Francesco Grandolfo

Personal information
- Date of birth: 26 July 1992 (age 33)
- Place of birth: Castellana Grotte, Italy
- Height: 1.82 m (6 ft 0 in)
- Position: Striker

Team information
- Current team: Casarano
- Number: 9

Youth career
- Bari

Senior career*
- Years: Team / Apps / (Gls)
- 2011–2014: Bari / 9 / (3)
- 2011–2012: → Chievo (loan) / 2 / (0)
- 2013: → Tritium (loan) / 13 / (1)
- 2013–2014: → Savona (loan) / 14 / (1)
- 2014–2015: Correggese / 37 / (22)
- 2015–2016: Fidelis Andria / 29 / (6)
- 2016–2018: Bassano Virtus / 45 / (10)
- 2018–2019: Virtus Verona / 35 / (4)
- 2019–2020: Vis Pesaro / 18 / (2)
- 2020: Sambenedettese / 7 / (1)
- 2020–2021: Legnago / 38 / (8)
- 2021–2022: Monopoli / 32 / (8)
- 2022–2024: Arzignano / 51 / (10)
- 2024–2025: Monopoli / 41 / (10)
- 2025–2026: Trapani / 21 / (7)
- 2026–: Casarano / 15 / (4)

= Francesco Grandolfo =

Italian footballer

Francesco Grandolfo (born 26 July 1992) is an Italian professional footballer who plays as a forward for club Casarano.

==Career==
A Bari youth system trainee, he made his debut in Serie A on 7 May 2011 in an away fixture against Palermo. In his third appearance of the season, the last day of the season, he scored a hat-trick against Bologna in a match that finished 4–0 to Bari. With this feat, he became the first ever Bari player to score a hat-trick in an away game in Serie A for the club.

Later during the summer, he was loaned out to Chievo on deadline day. After mostly spending the whole season playing with the Primavera under-19 team, Grandolfo made his first team debut on 22 May 2011, in a game against Bologna when he came on as a substitute. He made only one other appearance that season and so finished the season with two appearances and zero goals. As a consequence, Chievo decided not to retain him after his loan expired and so he returned to Bari, who were now in Serie B.
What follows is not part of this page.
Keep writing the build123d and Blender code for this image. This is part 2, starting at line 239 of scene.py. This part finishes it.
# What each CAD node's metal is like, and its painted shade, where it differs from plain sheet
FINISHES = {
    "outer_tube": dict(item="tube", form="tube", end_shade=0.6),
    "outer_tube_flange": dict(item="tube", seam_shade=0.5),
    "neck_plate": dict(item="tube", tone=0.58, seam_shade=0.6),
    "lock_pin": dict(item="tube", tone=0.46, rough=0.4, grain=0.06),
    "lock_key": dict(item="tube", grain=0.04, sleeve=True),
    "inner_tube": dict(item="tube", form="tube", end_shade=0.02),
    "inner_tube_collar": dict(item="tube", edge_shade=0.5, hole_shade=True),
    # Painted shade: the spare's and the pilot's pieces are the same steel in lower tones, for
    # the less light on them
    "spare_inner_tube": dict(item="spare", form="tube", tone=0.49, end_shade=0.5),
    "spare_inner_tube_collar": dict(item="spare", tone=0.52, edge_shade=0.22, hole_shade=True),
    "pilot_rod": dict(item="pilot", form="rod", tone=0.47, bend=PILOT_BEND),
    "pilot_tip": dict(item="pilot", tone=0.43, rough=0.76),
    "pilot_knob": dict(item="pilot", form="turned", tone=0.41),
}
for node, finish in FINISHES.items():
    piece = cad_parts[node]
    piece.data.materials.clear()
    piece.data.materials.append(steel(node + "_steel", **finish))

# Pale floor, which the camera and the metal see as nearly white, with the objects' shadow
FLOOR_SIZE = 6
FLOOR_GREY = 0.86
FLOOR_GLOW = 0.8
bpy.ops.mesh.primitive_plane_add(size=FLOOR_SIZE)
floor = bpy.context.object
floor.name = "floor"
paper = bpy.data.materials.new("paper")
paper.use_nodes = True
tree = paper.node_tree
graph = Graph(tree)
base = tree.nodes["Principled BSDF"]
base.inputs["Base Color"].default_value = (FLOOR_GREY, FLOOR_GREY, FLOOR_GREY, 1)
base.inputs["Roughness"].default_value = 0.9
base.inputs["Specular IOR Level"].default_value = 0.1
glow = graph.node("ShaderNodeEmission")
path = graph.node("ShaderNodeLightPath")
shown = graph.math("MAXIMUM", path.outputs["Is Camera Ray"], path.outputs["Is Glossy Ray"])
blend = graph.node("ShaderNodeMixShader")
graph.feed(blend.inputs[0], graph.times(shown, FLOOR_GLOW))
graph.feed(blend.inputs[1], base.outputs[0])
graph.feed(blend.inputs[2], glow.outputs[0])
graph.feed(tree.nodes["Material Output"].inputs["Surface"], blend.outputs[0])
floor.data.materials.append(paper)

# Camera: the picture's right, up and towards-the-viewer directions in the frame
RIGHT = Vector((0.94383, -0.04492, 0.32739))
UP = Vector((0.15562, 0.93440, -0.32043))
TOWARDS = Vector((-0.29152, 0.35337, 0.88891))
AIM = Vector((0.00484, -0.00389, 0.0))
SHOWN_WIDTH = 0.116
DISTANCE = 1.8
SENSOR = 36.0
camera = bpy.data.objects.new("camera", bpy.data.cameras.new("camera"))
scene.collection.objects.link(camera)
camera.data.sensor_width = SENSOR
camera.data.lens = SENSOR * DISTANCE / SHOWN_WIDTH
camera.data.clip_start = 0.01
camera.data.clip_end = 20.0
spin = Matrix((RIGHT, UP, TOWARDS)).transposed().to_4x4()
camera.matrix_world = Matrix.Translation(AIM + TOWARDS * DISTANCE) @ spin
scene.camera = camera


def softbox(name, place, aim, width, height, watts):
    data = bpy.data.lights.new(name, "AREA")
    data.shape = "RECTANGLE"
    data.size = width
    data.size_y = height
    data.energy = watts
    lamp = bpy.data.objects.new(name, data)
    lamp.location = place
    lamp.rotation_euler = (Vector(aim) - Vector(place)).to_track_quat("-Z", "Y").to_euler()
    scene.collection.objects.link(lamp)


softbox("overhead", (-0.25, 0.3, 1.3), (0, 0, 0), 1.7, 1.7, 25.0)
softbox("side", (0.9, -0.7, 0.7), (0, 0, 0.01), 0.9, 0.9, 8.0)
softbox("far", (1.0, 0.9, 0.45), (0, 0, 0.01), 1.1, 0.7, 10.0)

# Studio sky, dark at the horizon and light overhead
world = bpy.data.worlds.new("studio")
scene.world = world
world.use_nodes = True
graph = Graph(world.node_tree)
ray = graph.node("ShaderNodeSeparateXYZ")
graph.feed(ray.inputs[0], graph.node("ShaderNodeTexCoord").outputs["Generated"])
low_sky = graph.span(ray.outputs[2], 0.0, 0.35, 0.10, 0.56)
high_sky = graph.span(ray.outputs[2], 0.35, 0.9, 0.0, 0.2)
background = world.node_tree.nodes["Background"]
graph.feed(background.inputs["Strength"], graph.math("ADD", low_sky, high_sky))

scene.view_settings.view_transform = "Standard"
In the first half of the 2012–13 Serie B season, Grandolfo made six appearances for Bari, but form evaded him and he was unable to score in any of those games. Due to lack of minutes at Bari, he went on loan to third division club Tritium where he made thirteen appearances and scored one goal, but once again, this spell proved largely unsuccessful.

He once again returned to Bari at the completion of his loan spell at Tritium but was once again sent out on loan, this time to another third division side, Savona, for the entire 2013–14 season. At Savona his performance did not improve either, as he played only a total fourteen games with a spare goal, and was released for free by Bari at the end of the season.

On 5 September 2014, it was announced Grandolfo had signed a contract with Serie D amateurs Correggese, with whom he had already training during the whole pre-season.

On 12 July 2015, Grandolfo signed a 2-years contract with the Lega Pro side Fidelis Andria.

In August 2016, Grandolfo signed for Serie C club Bassano.

He successively joined newly promoted Serie C club Virtus Verona for the 2018–19 season.

On 10 July 2019 he signed a one-year contract with second-year extension option with Vis Pesaro.

On 9 January 2020 he moved to another Serie C club Sambenedettese.

On 7 September 2020 he joined Legnago.

On 31 July 2021, Grandolfo joined to Monopoli.

On 14 July 2022, he moved to Arzignano.

On 1 February 2024, Grandolfo returned to Monopoli on a 1.5-year deal.